I think Avril’s estimate makes sense. I think this, because there is a $5 bill in the picture. Then there is a toonie. A toonie costs $2. $5 + $2 = $7. Next there is a loonie. A loonie costs $1. $7 + $1 = $8. After that, there is 3 quarters. Each quarter costs $0.25. $0.25 x 3 = $0.75. I figured that out by counting by 25’s: “25, 50, 75”. I have now counted $8.75. I estimated the rest of the coins would make around $9. The exact amount of Avril’s money is $9.15. I know this, because I know there is at least $8.75. So I started at $8.75. In the picture, there was 2 dimes. A dime costs $0.10. $0.10 $0.10 = $0.20. I figured that out because that is one of the math equations I have already memorized. $8.75 + $0.20 = $8.95. I figured that out by counting by 10’s starting at 875: “875, 885, 895”. Next there are 4 nickels. A nickel costs $0.05. $0.05 x 4 = $0.20. I figured that out because that is another math equation I have memorized. $8.95 + $0.20 = $9.15. I figured that out by splitting the $0.20 in half, so I could count by 10’s: “895, 905, 915”.
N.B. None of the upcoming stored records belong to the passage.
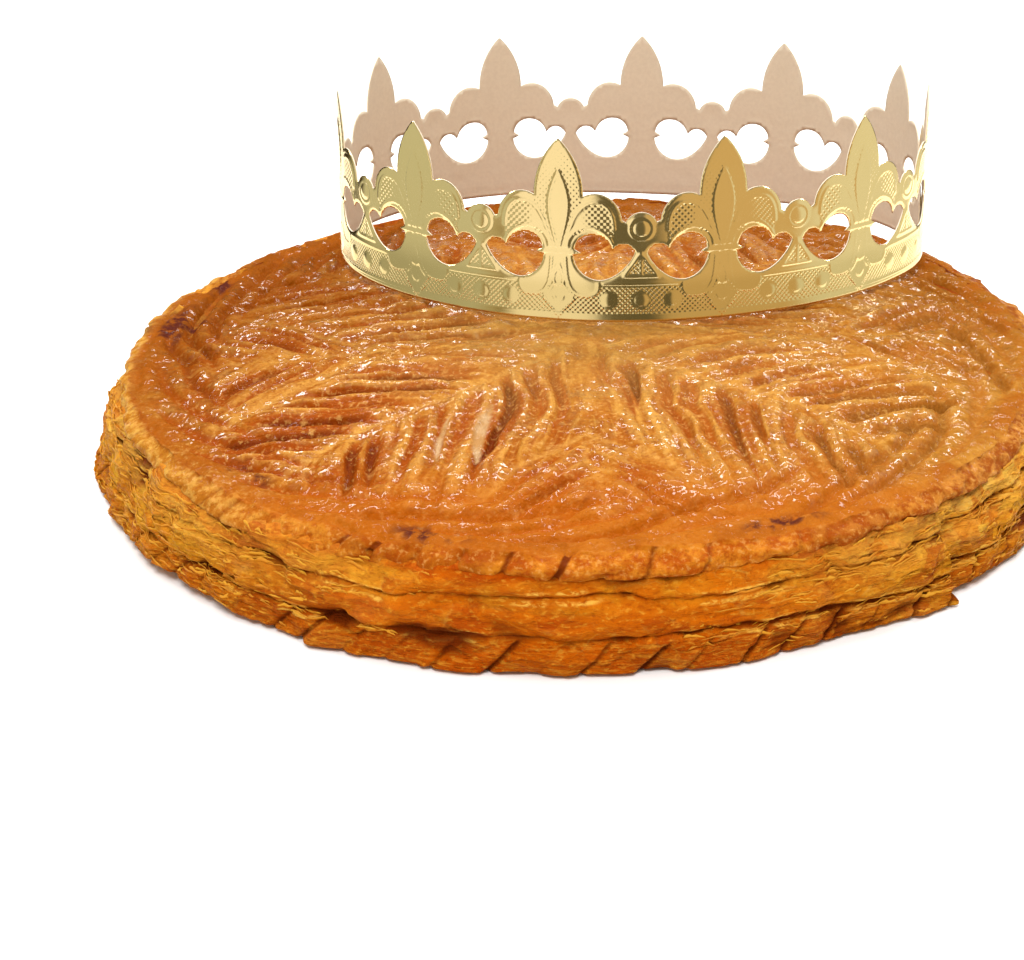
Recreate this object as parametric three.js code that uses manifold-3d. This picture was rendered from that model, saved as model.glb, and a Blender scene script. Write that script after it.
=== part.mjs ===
// Galette des rois with its paper crown, in millimetres, +Z up.
// The origin is the middle of the galette's flat underside.
import * as THREE from 'three';
import { mergeVertices } from 'three/addons/utils/BufferGeometryUtils.js';
import Module from 'manifold-3d';

const wasm = await Module();
wasm.setup();

// ---- galette: outline, rim and dome ----
const FOOT_RADIUS = 135; // outer edge of the bottom sheet
const FOOT_UNDERCUT = 3; // the flat underside starts this far inside the edge
const CREST_RADIUS = 125.5; // top of the rim
const CREST_HEIGHT = 27.6;
const CREST_TILT = 1.4; // the rim is this much higher in front than the mean, and lower behind
const GUTTER = 0.93; // the dome ends at this share of the crest's radius
const GUTTER_DROP = 0.9; // depth of the hollow between rim and dome
const DOME_RISE = 6.8; // height of the dome above the hollow
const LIP_ROLL = 2.6; // how far the glazed lip reaches out past the crest
const LIP_STEPS = [ // the lip's profile under the crest, from below
  { below: 4.1, out: -1.8 },
  { below: 3.1, out: -0.1 },
  { below: 1, out: -0.9 },
];
const SIDE_COLUMNS = 144;
const NICK_DEPTH = 1.5; // knife nicks in the foot and the lip
const FOOT_LEAN = 1; // sideways run of a nick for each millimetre of height, in the foot
const SIDE_LEAN = 0.62; // and above it
const PLEAT_AZIMUTH = THREE.MathUtils.degToRad(-51); // where the side steps in
const PLEAT_DEPTH = 2.6;
const PLEAT_FLARE = 3; // and how far it stands out before that
const LIFT_AZIMUTH = THREE.MathUtils.degToRad(-148); // where the foot curls off its board
const LIFT_HEIGHT = 2.6;

// The side is a stack of baked sheets: each bulges out between two recessed seams.
const SHEETS = [
  { from: 0, to: 8.6, reach: 0.9, recess: 2.4 },
  { from: 8.6, to: 18.4, reach: 1.3, recess: 2.8 },
  { from: 18.4, to: 24, reach: 0.8, recess: 1.8 },
];
const SHEET_STEPS = [0, 0.22, 0.5, 0.8];
const SEAM_WANDER = 0.9; // how far the seams stray up and down
const SHEET_CRAG = 1.6; // spread of the broken flakes along a sheet's edge
const LIP_CRAG = 0.9;

// ---- galette: scored leaf rosette ----
const ROSETTE = new THREE.Vector2(1, -9);
const LEAVES = [ // axis, and how far the cuts run forward for each millimetre across
  { axis: -42, left: 0.36, right: 0.8 },
  { axis: 47, left: 0.6, right: 0.45 },
  { axis: 137, left: 0.5, right: 0.6 },
  { axis: 221, left: 0.85, right: 0.74 },
];
const FILL_AXES = [-91, 2, 92, 181]; // shorter leaves that fill in between
const FILL_START = 60; // from the rosette's middle
const FILL_SPREAD = THREE.MathUtils.degToRad(45); // on each side of its axis
const FILL_SLANT = 0.95;
const LEAF_CUTS = { first: 10.5, step: 10.2, count: 10, longest: 46, bend: 0.0052 };
const FILL_CUTS = { first: 4, step: 8.4, count: 6, longest: 34, bend: 0 };
const CUT_REACH = 112; // cuts end inside this radius
const CUT_FROM = 3; // and this far from a leaf's middle
const CUT_DEPTH = 1.6;

// ---- crown: a strip of card, bent into an oval and overlapped ----
const CROWN_CENTRE = new THREE.Vector3(15.3, 68.3, 30.15);
const CROWN_LEAN_BACK = THREE.MathUtils.degToRad(3.39);
const CROWN_LEAN_RIGHT = THREE.MathUtils.degToRad(1.1);
const CROWN_HALF_WIDTH = 86.3;
const CROWN_HALF_DEPTH = 66.4;
const CROWN_SWAY = [ // how the bent card strays from a true oval
  { waves: 2, cos: 0.1, sin: -2.2 },
  { waves: 3, cos: 1.6, sin: 1.4 },
];
const CROWN_HEIGHT = 51.5;
const CARD = 0.8; // card with its embossing
const MODULE = 45.82; // from one fleur-de-lis to the next
const FLEURS = 11;
const FIRST_FLEUR = 18.7; // along the oval, from its right-hand end
const STRIP_START = -27; // both ends measured from the first fleur-de-lis
const STRIP_END = (FLEURS - 1) * MODULE + 17.6;
const OVERLAP_GAP = 0.4; // between the two layers where the strip's ends overlap
const OVERLAP_RAMP = 29; // the outer layer rises over this length before the overlap
const END_FLARE = 3.2; // the loose outer end springs away this far
const FLARE_LENGTH = 19;
const STRIP_STEP = MODULE / 7;
const BAND_CLEARANCE = 0.35; // the crown's lower edge stays this far above the crust

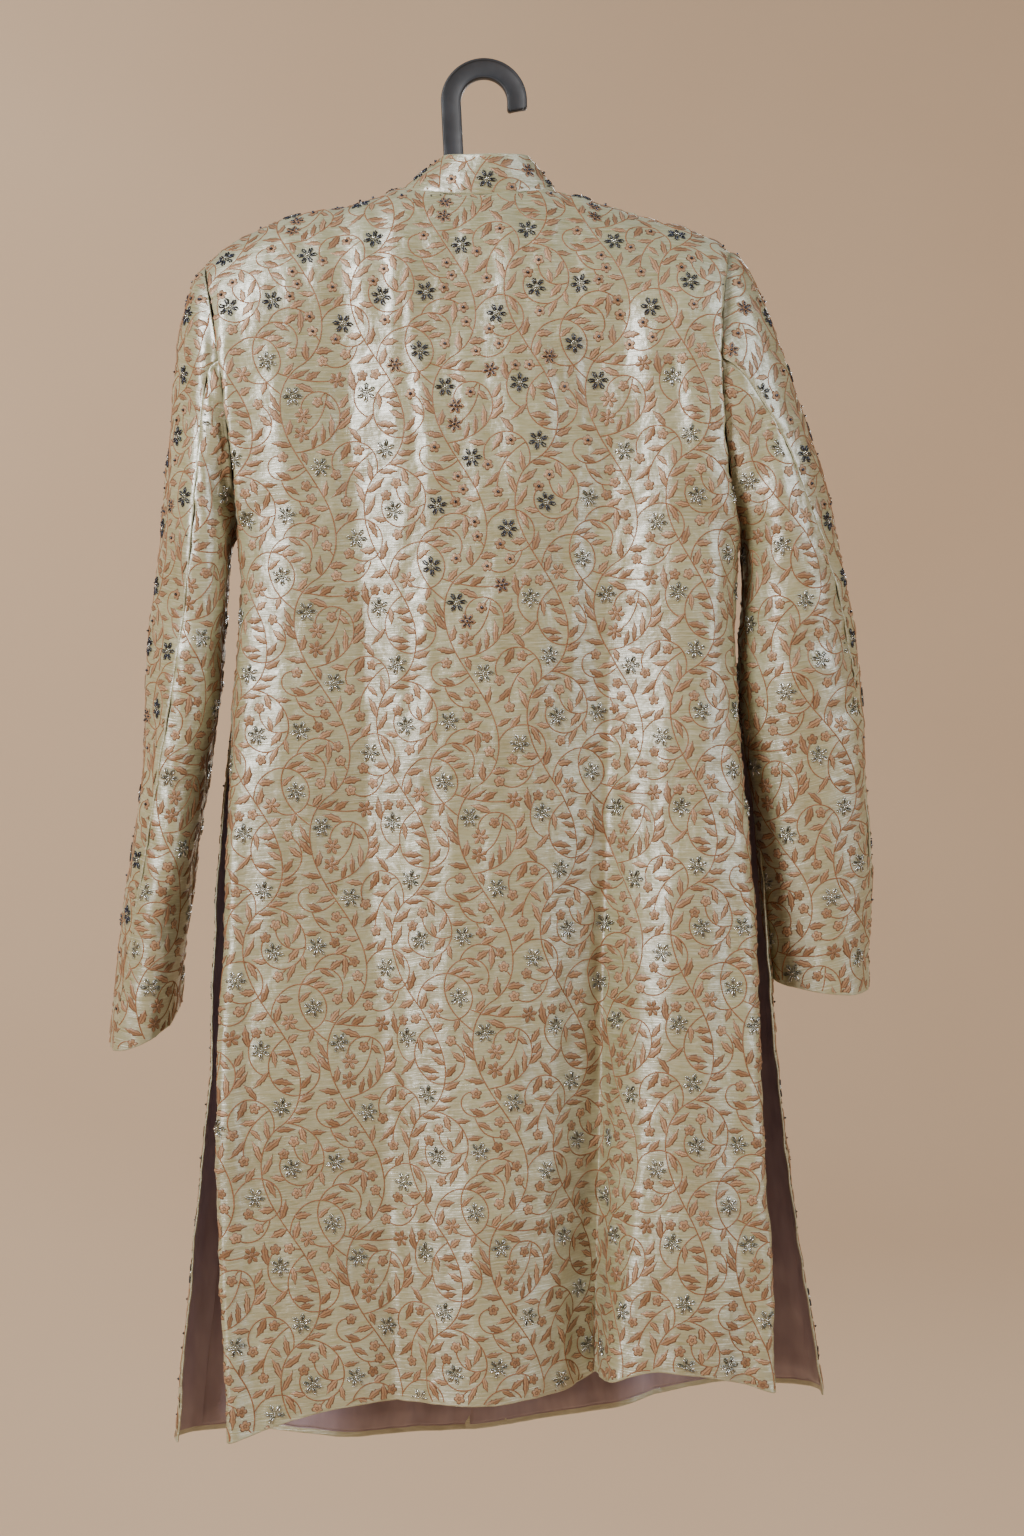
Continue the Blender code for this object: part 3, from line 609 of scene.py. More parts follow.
@dataclass(frozen=True)
class SleeveCut:
    """The surface that a sleeve's two pieces are bent onto."""

    side: Side
    rings: Table
    forearm_deg: float = -100.0
    seam_pull: float = 0.08
    armhole_pull: float = 0.15
    radius: float = 40.0
    ring_pitch: float = 12.0
    widths: dict[SleevePart, float] = field(
        default_factory=lambda: {SleevePart.TOP: 150.0, SleevePart.UNDER: 145.0}
    )

    def points(self, angle: Array, ring: Array) -> Array:
        """Points of the sleeve: each ring is an ellipse, swung, tilted and bowed by its row.

        Args:
            angle: Radians from the outer line towards the back.
            ring: Row number in the table, whole or between two rows.

        Returns:
            Points in millimetres.
        """
        knots = np.arange(float(len(self.rings.rows)))
        in_x, in_z, out_x, out_z, mid_y, half_y, bow, lift, turn = (
            smooth(ring, knots, column) for column in self.rings.rows.T[:-1]
        )
        cos, sin, turn = np.cos(angle), np.sin(angle), np.radians(turn)
        off_x, off_y = (out_x - in_x) / 2 * cos, -half_y * sin
        x = (in_x + out_x) / 2 + off_x * np.cos(turn) - off_y * np.sin(turn)
        y = mid_y + off_x * np.sin(turn) + off_y * np.cos(turn)
        z = (in_z + out_z) / 2 + ((out_z - in_z) / 2 * cos - lift * sin)
        return np.stack([x + bow * sin * sin, y, z], axis=-1)

    def grid(self, part: SleevePart, step: float) -> Array:
        """One piece's points, between the hindarm and the forearm seams.

        Args:
            part: Top or under sleeve.
            step: Pitch away from the edges.

        Returns:
            Points, from the armhole down to the cuff.
        """
        last = len(self.rings.rows) - 1.0
        fine = np.linspace(self.armhole_pull / self.ring_pitch, last, 400)
        middle = self.points(np.full_like(fine, math.pi / 2), fine)
        length = lengths(middle)
        tight = ((0.0, *AT_ARMHOLE), (length[-1], *AT_EDGE))
        ring_at = np.interp(spaced(0.0, length[-1], step, tight), length, fine)
        width = self.widths[part]
        sides = [(at, *AT_SLEEVE_SEAM) for at in (0.0, width)]
        across = spaced(0.0, width, step, sides) / width
        ring, across = np.meshgrid(ring_at, across, indexing="ij")
        seam = smooth(ring, np.arange(last + 1.0), self.rings.column("seam_deg"))
        gap = math.degrees(self.seam_pull / self.radius)
        if part is SleevePart.TOP:
            low, high = self.forearm_deg + gap, seam - gap
        else:
            low, high = seam + gap, 360.0 + self.forearm_deg - gap
        points = self.points(np.radians(low + (high - low) * across), ring)
        return points if self.side is Side.LEFT else points[:, ::-1]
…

In this picture there are 35 pretzels. I know there are 35 because I counted by 1’s across from left to right. “1, 2, 3, 4, 5”. Then I counted by 5’s from top to bottom. ¨5, 10, 15, 20, 25, 30, 35¨ In this picture there are 4 x 4 holes in each pretzel. 4 x 4 = 16. 1 + 1 = 2. 2 + 2 = 4. 4 + 4 = 8. 8 + 8 = 16. If I eat 5 of these pretzels, there will be 30 left. 35 – 5 = 30. If I eat these pretzels 5 at a time 6 more times, there will be none left. I ate 7 of these pretzels from top to bottom. If I eat these pretzels 7 at a time 4 more times, there will be none left.